Creating the 3D World

In order to calibrate the camera for each frame, I needed to create my own three-dimensional grid using a shoebox and a ruler. I labeled three-dimensional points on the shoebox by creating a grid of one inch by one inch boxes. I used a ruler and pencil, making note to be as precise as possible, as the more exact the grid was, the more effective the projection would be. I ended up using 37 reference points to form a nice cube. I chose the bottom corner (as shown below) to be the origin, (0,0,0), in the 3D coordinate space. Each axis is labeled.

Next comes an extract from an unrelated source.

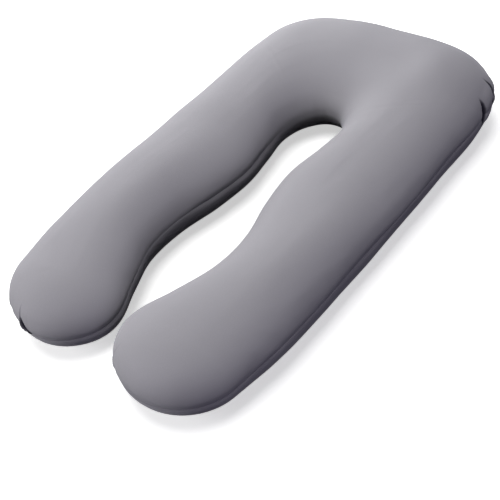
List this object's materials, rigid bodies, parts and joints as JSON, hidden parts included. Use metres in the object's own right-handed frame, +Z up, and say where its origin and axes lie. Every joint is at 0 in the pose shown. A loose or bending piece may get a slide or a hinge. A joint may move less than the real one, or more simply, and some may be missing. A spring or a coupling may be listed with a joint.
{
  "type": "pregnancy pillow",
  "caption": "Full-length U-shaped pregnancy pillow: two long stuffed arms joined by a deep head end, with one seam round its edge.",
  "frame": {"origin": "middle of the base, on the surface that the pillow lies on", "axes": "+X across the pillow, +Y from the feet to the head end, +Z up from the base through the crown"},
  "size_m": [0.774, 1.4, 0.202],
  "materials": {
    "pillow": "smooth matt stretch knit, grey"
  },
  "bodies": {
    "root": {"pillow": "pillow"}
  },
  "joints": []
}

3D Coordinate Grid with Axes for Starting Frame

Tracking Reference Points

In order to track the reference points throughout the video, we need a method to propogate the points from the starting frame to the subsequent frames. I used OpenCV's CSRT (Discriminative Correlation Filter with Channel and Spatial Reliability) Tracker from cv2.legacy with a patch size of (8 x 8) to obtain the smoothest and most reliable tracking results. Originally, I used the suggested MedianFlow tracker but found that the bounding boxes exploded in size as the video progressed. The results of the point tracking are shown below:

Projecting the Cube Into the Scene

The calibration of the camera resulted in the 2D image coordinates of marked points and their corresponding 3D coordinates. I then used these coordinates and least squares to fit the camera projection matrix to project the four-dimensional real world coordinates to three-dimensional image coordinates (both homogeneous coordinates). For each frame in the video, I repeated this process to obtain its unique projection matrix. Once I computed the camera projection matrix for each frame, I projected the corners of the cube (defined using the 3D-coordinate grid) and used the draw function that was provided to draw the cube on the image. The results are shown below, both with and without the reference bounding boxes. I'm quite happy with the results.


The augmented reality project taught me more than I ever thought I could conquer in the world of AR. Hopefully I can use these skills to get a job with Niantic working on Pokemon Go!